[CAD and scene scripts]

------------------------

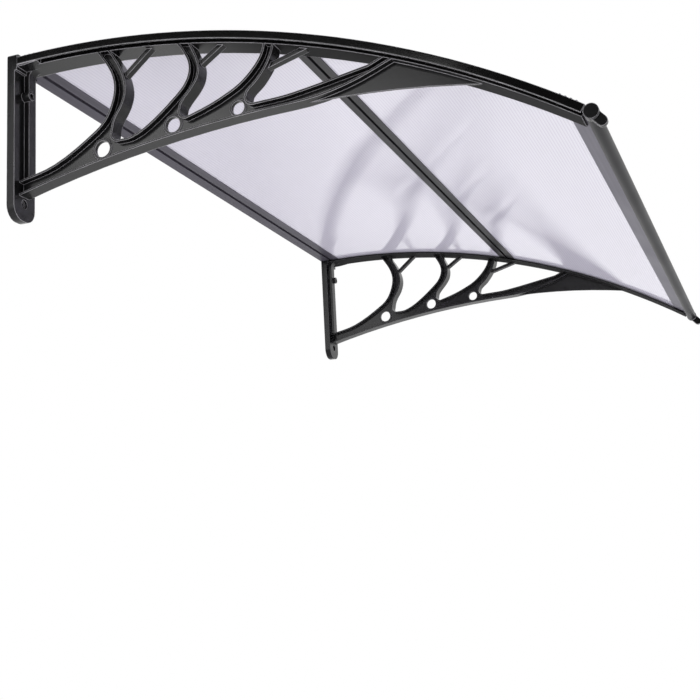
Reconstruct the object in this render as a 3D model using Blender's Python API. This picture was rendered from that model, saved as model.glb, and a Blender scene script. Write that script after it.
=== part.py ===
"""Door canopy: two moulded scroll brackets carry an arched roof of two twin-wall sheets.

Metres, +Z up. The wall is the plane y = 0, the roof reaches out along -Y and X runs along the wall.
The origin is the middle of the rear bar's back face, where that bar lies against the wall.
Outlines are drawn as (out, height) pairs: out is the distance from the wall.
"""

import math

import bmesh
import bpy
from mathutils import Matrix, Vector
from mathutils.geometry import interpolate_bezier

# Whole canopy
WIDTH = 1.200
ROOF_RADIUS = 1.314
APEX_OUT = 0.052
BEAD_OUT = 0.786
CENTRE_BAR_OUT = 0.425

# Clearances
GAP = 0.0003
SHEET_END_GAP = 0.0006

# Rail of the bracket, across its width
FASCIA_DEPTH = 0.0105
FASCIA_WALL = 0.003
OUTER_LANE = 0.021
LANE_STEP = 0.003
LANE_WALL = 0.003
LIP_REACH = 0.041
SLOT_FROM = 0.024
RAIL_FLOOR_WALL = 0.0034
RAIL_FLUSH = 0.0003

# Wall plate
PLATE_WIDTH = 0.0475
PLATE_THICK = 0.012
PLATE_DROP = 0.2247
PLATE_RISE = 0.0103
PLATE_CORNER = 0.020
BLOCK_THICK = 0.0155
BLOCK_HEIGHT = 0.024
BLOCK_CORNER = 0.004
HOLE_UP = 0.0245
HOLE_RADIUS = 0.0035
HOLE_SINK_RADIUS = 0.0065
HOLE_SINK_DEPTH = 0.004
BOSS_DROP = 0.0457
BOSS_OUT = 0.0242
BOSS_RADIUS = 0.0068
BOSS_HOLE = 0.0038
SPINE_WIDTH = 0.0155
SPINE_PROUD = 0.008
SPINE_INSET = 0.0225
SPINE_FILLET = 0.010
RAMP_FLAT = 0.027
RAMP_END = 0.046
RAMP_DEPTH = 0.0012

# Body of the bracket: rims round every opening, a web between them
BODY_INSET = 0.0120
BODY_WIDTH = 0.0225
BODY_SIDE_GAP = 0.0003
RIM = 0.0027
WEB = 0.0035
COLLAR_LENGTH = 0.0065
LOWER_RADIUS = 1.740
LOWER_APEX_OUT = 0.440
LOWER_APEX_DROP = 0.1370
WALL_END_HEIGHT = 0.0210
WALL_END_FLAT = 0.068
CORNER_OVERTURN = 0.12
FLANGE_OUT = 0.415
FLANGE_RADIUS = 0.3075
FLANGE_LEAN = 0.3716
FLANGE_THICK = 0.0104
FLANGE_FOOT_HEIGHT = 0.0142
GUSSET_RADIUS = 1.200
GUSSET_THICK = 0.0028
BRANCH_THICK = 0.006
BRANCH_WIDTH = 0.010

# Lane ribs
RIB_THICK = 0.0022
RIB_RISE = 0.0011
RIB_PITCH = 0.0072
RIB_COUNT = 4
WALL_RIBS_OUT = 0.020
FRONT_RIBS_BACK = 0.0125

# Sheets
SHEET_THICK = 0.005
SHEET_SKIN = 0.0006
FLUTE_PITCH = 0.0058
FLUTE_WALL = 0.0006

# Bars
BAR_SKIN = 0.0012
BAR_LIP = 0.016
BAR_FOOT = 0.0165
BAR_GROOVE = 0.006
BAR_WEB = 0.0015
REAR_TOP_REACH = 0.045
REAR_FOOT_REACH = 0.040
REAR_GROOVE_OUT = 0.0215
FRONT_TOP_REACH = 0.030
FRONT_FOOT_REACH = 0.0336
BEAD_RADIUS = 0.0085
BEAD_BORE = 0.0058

# End caps of the front bar
CAP_RADIUS = 0.0093
CAP_THICK = 0.010
CAP_SPIGOT = 0.014
CAP_TAB_OUT = 0.011
CAP_TAB_DROP = 0.0125
CAP_TAB_RADIUS = 0.0065

# Screws of the centre bar
SCREW_INSET = 0.0345
SCREW_HEAD_RADIUS = 0.0034
SCREW_HEAD_HEIGHT = 0.0020
SCREW_RADIUS = 0.00175
SCREW_TIP_DROP = 0.0070
RECESS_WIDTH = 0.0009
RECESS_LENGTH = 0.0038
RECESS_DEPTH = 0.0009

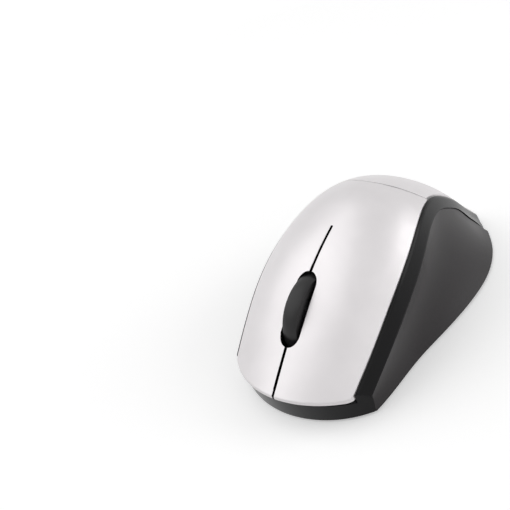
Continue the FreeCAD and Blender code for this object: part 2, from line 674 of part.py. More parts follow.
def cheek_plate(x0, x1):
    """A lever that runs from the carrier's pivot to the wheel's axle."""
    run = V(0, WHEEL_STATION - PIVOT_STATION, WHEEL_HEIGHT - PIVOT_HEIGHT)
    across = V(0, -run.z, run.y) / run.Length
    pivot, axle = V(x0, at(PIVOT_STATION), PIVOT_HEIGHT), V(x0, at(WHEEL_STATION), WHEEL_HEIGHT)
    corners = [pivot + across * PIVOT_BOSS_RADIUS, axle + across * CHEEK_HALF_HEIGHT,
               axle - across * CHEEK_HALF_HEIGHT, pivot - across * PIVOT_BOSS_RADIUS]
    arm = Part.Face(Part.Wire(polygon(corners))).extrude(V(x1 - x0, 0, 0))
    ends = [lying(PIVOT_BOSS_RADIUS, PIVOT_STATION, PIVOT_HEIGHT, x0, x1),
            lying(CHEEK_HALF_HEIGHT, WHEEL_STATION, WHEEL_HEIGHT, x0, x1)]
    return arm.fuse(ends)


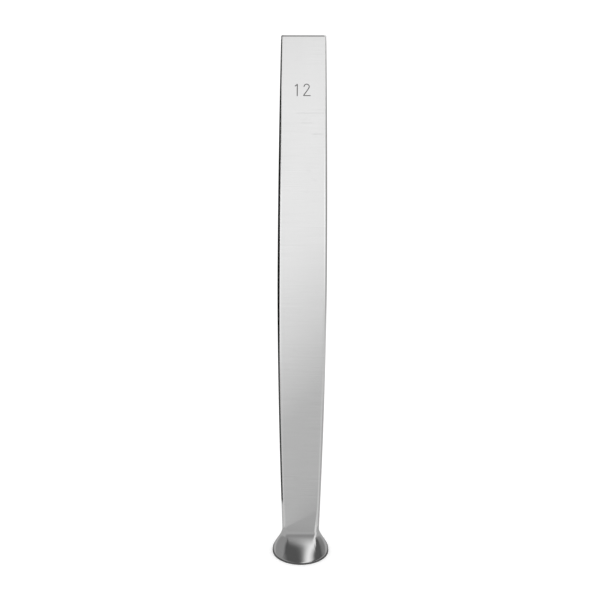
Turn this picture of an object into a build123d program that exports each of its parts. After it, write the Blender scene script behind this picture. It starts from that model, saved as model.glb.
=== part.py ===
from build123d import *
import os

# The osteotome is one piece of steel, so it is one solid. It stands on its round striking face.
# The origin is the middle of that face, +Z runs up the axis to the cutting edge,
# X is the width of the blade and Y its thickness, with the marked side towards -Y.
# All sizes are in millimetres.

# Blade, as seen from the front
overall_length = 160.0
edge_width = 12.0
belly_width = 13.2
belly_height = 86.0
neck_width = 9.8
neck_height = 7.2
swell_curve = 1.7
narrowing_curve = 2.0
tip_corner_radius = 0.4

# Blade, as seen from the side
shank_thickness = 3.8
taper_start = 45.0
taper_curve = 1.4
wedge_thickness = 0.45
bevel_height = 0.35
edge_land = 0.08

# Long edges, softest at the neck; along the wedge they take a share of its half thickness
neck_rounding = 1.5
shank_rounding = 0.9
wedge_rounding_share = 0.85
softening_top = 17.0

# Striking head
head_diameter = 15.0
rim_thickness = 0.7
rim_easing = 0.15
scoop_curve = 2.0
shoulder_fall = 0.4
bow_curve = 4.0
crease_waist = 7.9
crease_foot = 10.8
crease_overhang = 0.15

# Slices that carry the skin of the flare and of the blade
flare_slices = 8
shared_slices = 12
blade_slices = 10

head_radius = head_diameter / 2
bevel_start = overall_length - bevel_height
waist_dip = (crease_foot + neck_width) / 4 - crease_waist / 2
rim_bow = head_radius - (head_radius**2 - (crease_foot / 2) ** 2) ** 0.5 - crease_overhang


def blade_half_width(height):
    """Half the width: it swells from the neck to the belly, then narrows to the edge."""
    if height < belly_height:
        share = (belly_height - height) / (belly_height - neck_height)
        return belly_width / 2 - (belly_width - neck_width) / 2 * share**swell_curve
    share = (height - belly_height) / (overall_length - belly_height)
    return belly_width / 2 - (belly_width - edge_width) / 2 * share**narrowing_curve


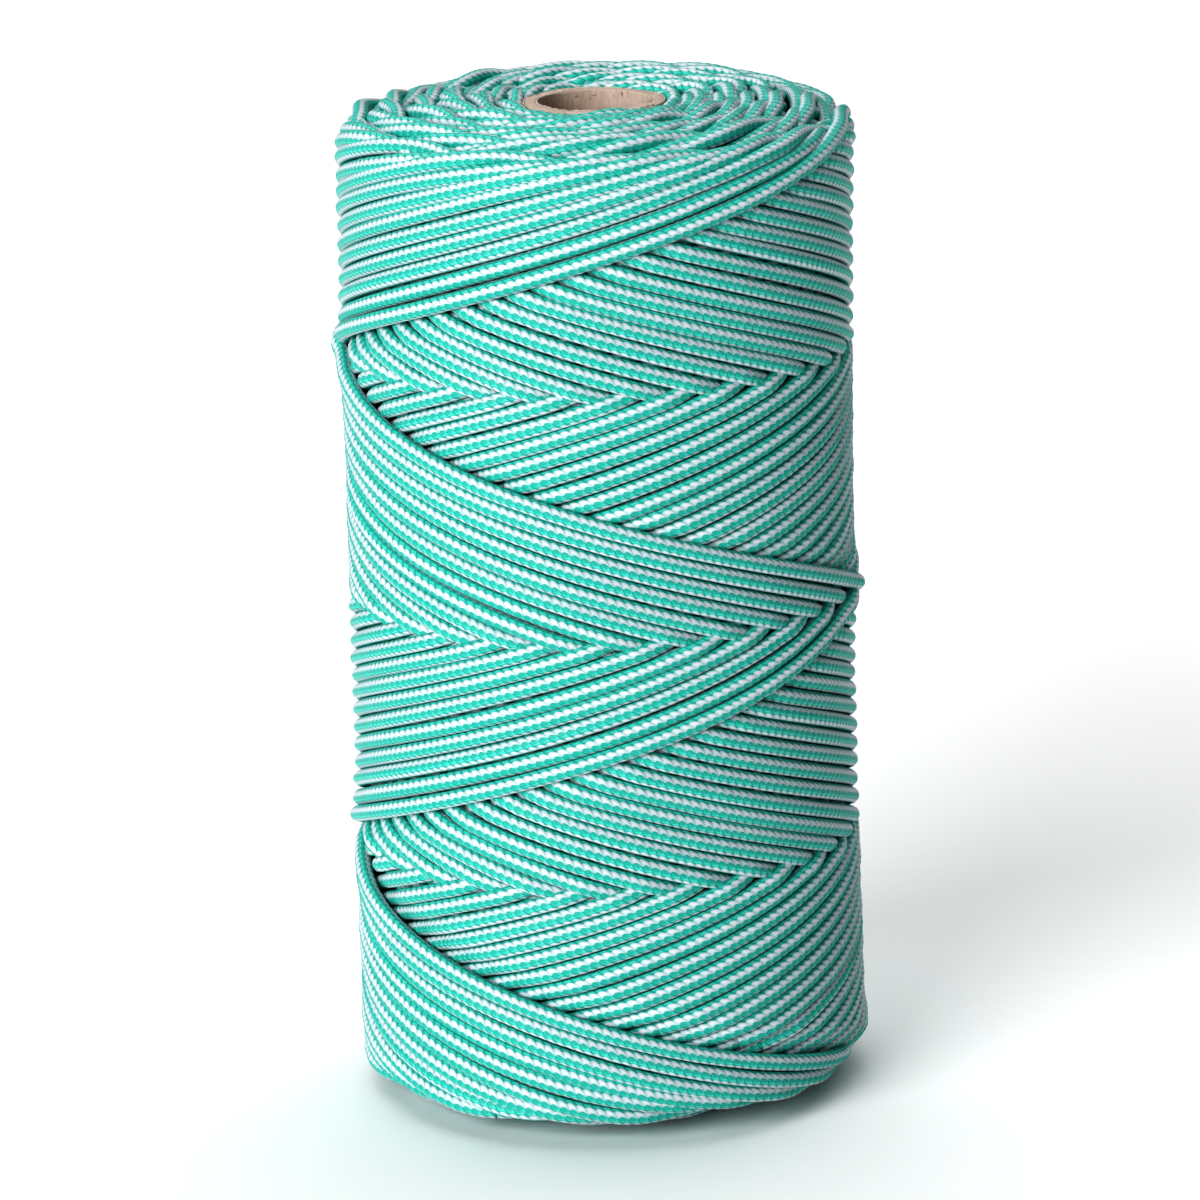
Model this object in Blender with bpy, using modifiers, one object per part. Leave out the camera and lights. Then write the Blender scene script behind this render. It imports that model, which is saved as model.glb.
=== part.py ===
"""Cross-wound package of braided cord on a spiral-wound cardboard tube.

The tube stands on end along +Z, with the origin at the centre of the base that the
package rests on. Each winding pass is one full cover of rising and falling cord turns,
drawn as the turned ring that the turns fill. The two ends of the cord lie in grooves
of the first and the last pass. All lengths are in metres.
"""

import math

import bmesh
import bpy
from mathutils import Vector

# Driving dimensions
CORD_DIAMETER = 0.004
PACKAGE_HEIGHT = 0.233
PACKAGE_RADIUS = 0.059
TUBE_BORE_RADIUS = 0.0127
TUBE_WALL = 0.0035
TUBE_RECESS = 0.003          # the tube ends sit this far inside the cord faces
PLY_THICKNESS = 0.0005       # liner ply and face ply
PASS_COUNT = 6
WAIST = 0.001                # the last pass is this much slimmer at mid height
SHOULDER_RADIUS = 0.006      # rounded ends of the last pass
EDGE_RADIUS = 0.0015         # rounded ends of the buried passes
GAP = 0.0003                 # clearance between touching pieces

# Cord ends
TRAVERSE_ANGLE = math.radians(18.5)    # slope of a turn on the package
INNER_END_HEIGHT = 0.030
INNER_END_ARC = math.radians(200)
OUTER_END_HEIGHT = 0.0935
OUTER_END_START = math.radians(70)     # at the back of the package
OUTER_END_ARC = math.radians(62)

TURN_STEPS = 48
TUBE_STEPS = 64
SHOULDER_STEPS = 5
EDGE_STEPS = 2
WAIST_STEPS = 5
END_POINTS = 20

CORD_GREEN = (0.010, 0.400, 0.280)
CORD_PALE = (0.620, 0.740, 0.720)
KRAFT_LIGHT = (0.560, 0.370, 0.235)
KRAFT_DARK = (0.430, 0.270, 0.165)

TUBE_RADIUS = TUBE_BORE_RADIUS + TUBE_WALL
WINDING_INNER_RADIUS = TUBE_RADIUS + GAP
PASS_PITCH = (PACKAGE_RADIUS - WINDING_INNER_RADIUS) / PASS_COUNT


def clear_scene():
    for item in list(bpy.data.objects):
        bpy.data.objects.remove(item, do_unlink=True)


def make_collection(name):
    group = bpy.data.collections.new(name)
    bpy.context.scene.collection.children.link(group)
    return group


def make_material(name, colour, roughness):
    material = bpy.data.materials.new(name)
    material.use_nodes = True
    shader = material.node_tree.nodes["Principled BSDF"]
    shader.inputs["Base Color"].default_value = (*colour, 1.0)
    shader.inputs["Roughness"].default_value = roughness
    shader.inputs["Metallic"].default_value = 0.0
    return material


def corner_arc(centre_r, centre_z, radius, start_degrees, steps):
    """Points of a quarter circle, turning clockwise from start_degrees."""
    points = []
    for i in range(steps + 1):
        angle = math.radians(start_degrees - 90.0 * i / steps)
        points.append((centre_r + radius * math.cos(angle), centre_z + radius * math.sin(angle)))
    return points


def ring_profile(inner, outer, low, high, edge, edge_steps, waist=0.0):
    """Closed outline at +X: down the outer side, in along the base and up the bore."""
    points = corner_arc(outer - edge, high - edge, edge, 90.0, edge_steps)
    if waist:
        for i in range(1, WAIST_STEPS):
            share = i / WAIST_STEPS
            height = high - edge - share * (high - low - 2.0 * edge)
            points.append((outer - waist * math.sin(math.pi * share), height))
    points += corner_arc(outer - edge, low + edge, edge, 0.0, edge_steps)
    points += [(inner, low), (inner, high)]
    return points


def turn_ring(name, profile, material, group, steps):
    """Revolve a closed outline about Z."""
    mesh = bpy.data.meshes.new(name)
    edges = [(i, (i + 1) % len(profile)) for i in range(len(profile))]
    mesh.from_pydata([(r, 0.0, z) for r, z in profile], edges, [])
    ring = bpy.data.objects.new(name, mesh)
    group.objects.link(ring)
    screw = ring.modifiers.new("turn", "SCREW")
    screw.axis = "Z"
    screw.angle = 2.0 * math.pi
    screw.steps = steps
    screw.render_steps = steps
    screw.use_merge_vertices = True
    screw.merge_threshold = 0.00001
    screw.use_smooth_shade = True
    mesh.materials.append(material)
    return ring


def wound_points(radius, start_angle, arc, start_height, slope):
    """Points of a short helical stretch of cord on a cylinder."""
    points = []
    for i in range(END_POINTS):
        turned = arc * i / (END_POINTS - 1)
        angle = start_angle + turned
        height = start_height + radius * turned * math.tan(slope)
        points.append(Vector((radius * math.cos(angle), radius * math.sin(angle), height)))
    return points


def cord_curve(name, points, diameter, group):
    data = bpy.data.curves.new(name, "CURVE")
    data.dimensions = "3D"
    data.bevel_depth = diameter / 2.0
    data.bevel_resolution = 2
    data.use_fill_caps = True
    spline = data.splines.new("POLY")
    spline.points.add(len(points) - 1)
    for point, place in zip(spline.points, points):
        point.co = (*place, 1.0)
    curve = bpy.data.objects.new(name, data)
    group.objects.link(curve)
    return curve


def curve_to_mesh(curve, group):
    """Replace a curve by a closed mesh of the same name, so that it can cut."""
    bpy.context.view_layer.update()
    name = curve.name
    evaluated = curve.evaluated_get(bpy.context.evaluated_depsgraph_get())
    mesh = bpy.data.meshes.new_from_object(evaluated)
    work = bmesh.new()
    work.from_mesh(mesh)
    bmesh.ops.remove_doubles(work, verts=work.verts, dist=0.00001)
    work.to_mesh(mesh)
    work.free()
    solid = bpy.data.objects.new(name, mesh)
    solid.matrix_world = curve.matrix_world
    bpy.data.objects.remove(curve, do_unlink=True)
    solid.name = name
    group.objects.link(solid)
    return solid


def lay_cord_end(name, host, points, material, parts, cutters):
    """A short cord end in a groove cut from the ring that holds it."""
    cord = cord_curve(name, points, CORD_DIAMETER, parts)
    cord.data.materials.append(material)
    run_on = (points[-1] - points[-2]).normalized() * 2.0 * GAP
    run_back = (points[0] - points[1]).normalized() * 2.0 * GAP
    longer = [points[0] + run_back] + points[1:-1] + [points[-1] + run_on]
    groove = cord_curve(name + "_groove", longer, CORD_DIAMETER + 2.0 * GAP, cutters)
    groove = curve_to_mesh(groove, cutters)
    groove.hide_render = True
    groove.display_type = "WIRE"
    cut = host.modifiers.new("groove", "BOOLEAN")
    cut.operation = "DIFFERENCE"
    cut.solver = "EXACT"
    cut.object = groove
    return cord


def build_tube(group):
    """Spiral-wound core: liner ply, wall plies and face ply, all cut to one length."""
    dark = make_material("kraft_wall", KRAFT_DARK, 0.9)
    light = make_material("kraft_face", KRAFT_LIGHT, 0.85)
    low = TUBE_RECESS
    high = PACKAGE_HEIGHT - TUBE_RECESS
    liner_outer = TUBE_BORE_RADIUS + PLY_THICKNESS
    face_inner = TUBE_RADIUS - PLY_THICKNESS
    chamfer = PLY_THICKNESS / 4.0
    plies = (
        ("core_tube_liner_ply", TUBE_BORE_RADIUS, liner_outer, light),
        ("core_tube_wall", liner_outer + GAP, face_inner - GAP, dark),
        ("core_tube_face_ply", face_inner, TUBE_RADIUS, light),
    )
    for name, inner, outer, material in plies:
        outline = ring_profile(inner, outer, low, high, chamfer, 1)
        turn_ring(name, outline, material, group, TUBE_STEPS)


def build_winding(parts, cutters):
    green = make_material("cord_green", CORD_GREEN, 0.6)
    pale = make_material("cord_end_pale", CORD_PALE, 0.6)
    rings = []
    for i in range(PASS_COUNT):
        inner = WINDING_INNER_RADIUS + i * PASS_PITCH
        last = i == PASS_COUNT - 1
        outer = PACKAGE_RADIUS if last else inner + PASS_PITCH - GAP
        if last:
            outline = ring_profile(inner, outer, 0.0, PACKAGE_HEIGHT,
                                   SHOULDER_RADIUS, SHOULDER_STEPS, WAIST)
        else:
            outline = ring_profile(inner, outer, 0.0, PACKAGE_HEIGHT, EDGE_RADIUS, EDGE_STEPS)
        rings.append(turn_ring(f"winding_pass_{i + 1}", outline, green, parts, TURN_STEPS))

    inner_route = wound_points(WINDING_INNER_RADIUS + GAP + CORD_DIAMETER / 2.0, 0.0,
                               INNER_END_ARC, INNER_END_HEIGHT, TRAVERSE_ANGLE)
    lay_cord_end("cord_inner_end", rings[0], inner_route, pale, parts, cutters)
    outer_route = wound_points(PACKAGE_RADIUS - CORD_DIAMETER / 2.0, OUTER_END_START,
                               OUTER_END_ARC, OUTER_END_HEIGHT, -TRAVERSE_ANGLE)
    lay_cord_end("cord_outer_end", rings[-1], outer_route, pale, parts, cutters)


def main():
    clear_scene()
    parts = make_collection("cord_package")
    cutters = make_collection("cutters")
    build_tube(parts)
    build_winding(parts, cutters)


main()
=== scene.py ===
"""Looks of a cross-wound package of two-tone braided cord on a cardboard tube.

The cord is one continuous path, worked out turn by turn as a winding machine lays it:
each cycle climbs the package and comes back down, and lands one cord's width further
round than the cycle before it. Where a rising and a falling turn cross, the one laid
later lies on top. The path is then drawn as closed tubes, with the braid's stitches as
real relief wherever the cord can show. All lengths are in metres.

pass     one full cover of rising and falling turns
cycle    a rising stroke and the falling stroke after it; a pass has LANES of them
stroke   one trip along the package, of family 0 if it rises and 1 if it falls
level    distance out from the tube, counted in half passes
wale     column of stitches round the cord
"""

import math
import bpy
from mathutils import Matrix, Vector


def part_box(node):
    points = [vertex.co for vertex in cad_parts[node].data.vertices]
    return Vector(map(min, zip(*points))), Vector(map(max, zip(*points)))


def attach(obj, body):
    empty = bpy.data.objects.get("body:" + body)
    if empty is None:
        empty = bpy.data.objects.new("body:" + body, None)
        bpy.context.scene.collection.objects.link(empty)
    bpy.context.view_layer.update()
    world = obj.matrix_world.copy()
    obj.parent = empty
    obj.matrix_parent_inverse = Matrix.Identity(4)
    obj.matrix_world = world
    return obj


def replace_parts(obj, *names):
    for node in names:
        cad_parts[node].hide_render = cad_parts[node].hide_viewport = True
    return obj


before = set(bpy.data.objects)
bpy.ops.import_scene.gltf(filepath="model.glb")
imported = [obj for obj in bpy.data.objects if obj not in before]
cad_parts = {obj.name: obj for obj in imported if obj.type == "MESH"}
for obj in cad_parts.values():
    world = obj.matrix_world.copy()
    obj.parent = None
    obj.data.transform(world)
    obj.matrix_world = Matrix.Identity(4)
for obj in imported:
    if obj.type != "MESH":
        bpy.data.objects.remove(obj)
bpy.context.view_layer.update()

from types import SimpleNamespace

import bpy
import numpy as np
from mathutils import Matrix, Vector

TWO_PI = 2.0 * math.pi

# ---------------------------------------------------------------- sizes from the frame
PASS_COUNT = 6
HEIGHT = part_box(f"winding_pass_{PASS_COUNT}")[1][2]
PACKAGE_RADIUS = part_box(f"winding_pass_{PASS_COUNT}")[1][0]
TUBE_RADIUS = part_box("core_tube_face_ply")[1][0]
TUBE_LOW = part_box("core_tube_face_ply")[0][2]
TUBE_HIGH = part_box("core_tube_face_ply")[1][2]
PLY_THICKNESS = 0.0005
BORE_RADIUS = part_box("core_tube_liner_ply")[1][0] - PLY_THICKNESS

# ---------------------------------------------------------------- the winding
CORD_DIAMETER = 0.004
LANES = (20, 23, 25, 26, 27, 27)       # cycles in each pass, inside to outside
STROKE_TURNS = 2                       # turns in one stroke, before the lane's share
LEVEL = (PACKAGE_RADIUS - TUBE_RADIUS) / (2 * PASS_COUNT)   # radial step between levels
PER_CROSSING = 4                       # height samples from one crossing to the next
PULL_DOWN_RADIUS = 0.012               # how sharply tension bends the cord off a crossing
HALF_OVER = 0.5                        # level of a reversal, half over the one before it
REVERSAL = 0.016                       # half length of a turn's reversal at the ends
END_GAP = 0.0002                       # clearance between the cord and the end faces
LOW_DROP = (0.0000, 0.0000, 0.0003, 0.0008, 0.0020, 0.0048)    # how far each pass stops
HIGH_DROP = (0.0015, 0.0007, 0.0004, 0.0008, 0.0018, 0.0042)   # short of the end faces
END_SPREAD = 0.0012                    # scatter of the reversals along the tube
SPREAD_REACH = 0.11                    # how far that scatter runs into a stroke, in turns
REACH_SHARES = (0.6, 1.6)              # least and most of it
INWARD_PULL = 0.0016                   # reversals slip this far in over the end face
PULL_SHARES = (0.2, 1.8)               # least and most of it
LANE_DRIFT = 0.00022                   # slow unevenness of the lane spacing
DRIFT_LANES = 4                        # lanes from one knot of it to the next
WINDING_SEED = 7
DRIFT_SEED = 100
OUTER_END_TURN = 3.402                 # where the last cycle stops, in turns

# ---------------------------------------------------------------- the package's outline
SHOULDER = 0.0080                      # rounded edge of the outer levels
WAIST = 0.0011                         # slimmer at mid height
WAIST_LEAN = 0.9                       # and this share more so on the +X side
BASE_SAG = 0.0022                      # the outer turns hang lower at the base on the -X side
SAG_REACH = 0.018                      # height over which that fades
FRESH_LIFT = (0.08, 0.18, 0.34)        # levels that the newest cycles stand proud
NEWEST_TWIST = math.radians(-20)       # turn of the braid on the last two rising strokes

# Samples from knot to knot, size and seed of the small unevenness along the cord
RADIUS_NOISE = (40, 0.00010, 1)
HEIGHT_NOISE = (90, 0.00010, 2)
TWIST_NOISE = (600, math.radians(10), 3)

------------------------

## Task to complete
Extract exactly the run of lines beginning at the line with "inner_route = wound_points(WINDING_INNER_RADIUS" and ending at the line with "real relief wherever", including both ends and nothing beyond them.

## Output of the exercise
    inner_route = wound_points(WINDING_INNER_RADIUS + GAP + CORD_DIAMETER / 2.0, 0.0,
                               INNER_END_ARC, INNER_END_HEIGHT, TRAVERSE_ANGLE)
    lay_cord_end("cord_inner_end", rings[0], inner_route, pale, parts, cutters)
    outer_route = wound_points(PACKAGE_RADIUS - CORD_DIAMETER / 2.0, OUTER_END_START,
                               OUTER_END_ARC, OUTER_END_HEIGHT, -TRAVERSE_ANGLE)
    lay_cord_end("cord_outer_end", rings[-1], outer_route, pale, parts, cutters)


def main():
    clear_scene()
    parts = make_collection("cord_package")
    cutters = make_collection("cutters")
    build_tube(parts)
    build_winding(parts, cutters)


main()
=== scene.py ===
"""Looks of a cross-wound package of two-tone braided cord on a cardboard tube.

The cord is one continuous path, worked out turn by turn as a winding machine lays it:
each cycle climbs the package and comes back down, and lands one cord's width further
round than the cycle before it. Where a rising and a falling turn cross, the one laid
later lies on top. The path is then drawn as closed tubes, with the braid's stitches as
real relief wherever the cord can show. All lengths are in metres.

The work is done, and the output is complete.